[ RadSafe ] radiography incident

William Lipton doctorbill34 at gmail.com
Thu Mar 29 16:28:35 CDT 2012

Note the carelessness and the high doses (*>* 56 rem whole body and 100 rem
extremity) in this incident. as reported to the NRC:


The following information was received by facsimile: * *

"On March 24, 2012, the licensee notified the Agency that it one of its
radiography teams had experienced a disconnect of a 65 curie iridium-192 on
a QSA Delta 880 radiography camera at a temporary work site in Pasadena,
Texas. The crank out drive cable had broken and the source had completely
disconnected.
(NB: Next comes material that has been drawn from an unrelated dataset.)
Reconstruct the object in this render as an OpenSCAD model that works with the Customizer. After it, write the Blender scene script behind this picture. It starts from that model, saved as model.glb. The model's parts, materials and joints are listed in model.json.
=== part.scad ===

After an authorized individual performed the source
retrieval, the licensee's RSO learned that the radiographer trainer
disconnected the source tube from the camera and had carried the source
tube around his neck while he climbed down the ladder of the
scaffold[emphasis mine]. The source was in the tube at this time, but
it is
uncertain at this time the source's location within the tube. When the
radiographer trainer reached the platform he removed the source tube from
his neck. The licensee's initial dose estimates for the radiographer
trainer are a whole body dose of at least 56 rem and an extremity limit
that may exceed 100 rem. The radiographer's film badge is being sent for
immediate reading. The licensee is conducting an investigation. * *

"NOTE: During the licensee's initial phone call to the Agency, the Agency
understood the whole body dose estimate to be 6 rem and considered the
event to be a 24-hour report (the Agency did report to the NRC HOO within
24 hours). However, when the Agency received the written initial report
this morning, March 26, 2012, it was discovered that the estimate is 56
rem, which requires immediate notification. This report is being submitted
to update and upgrade the event. More information will be provided as it is
obtained. * *

The State also corrected the source strength to 65 curie Ir-192 source.
REAC/TS was notified on 03/26/12 and the licensee has made contact with
them. *

It seems that the radiographer had neither the training nor the alarming
dosimeter that are required by regulations.

I'll ask the same question that I've been asking for years:  When is the
NRC going to get serious about the hazards of radiography?

Bill Lipton
It's not about dose, it's about trust.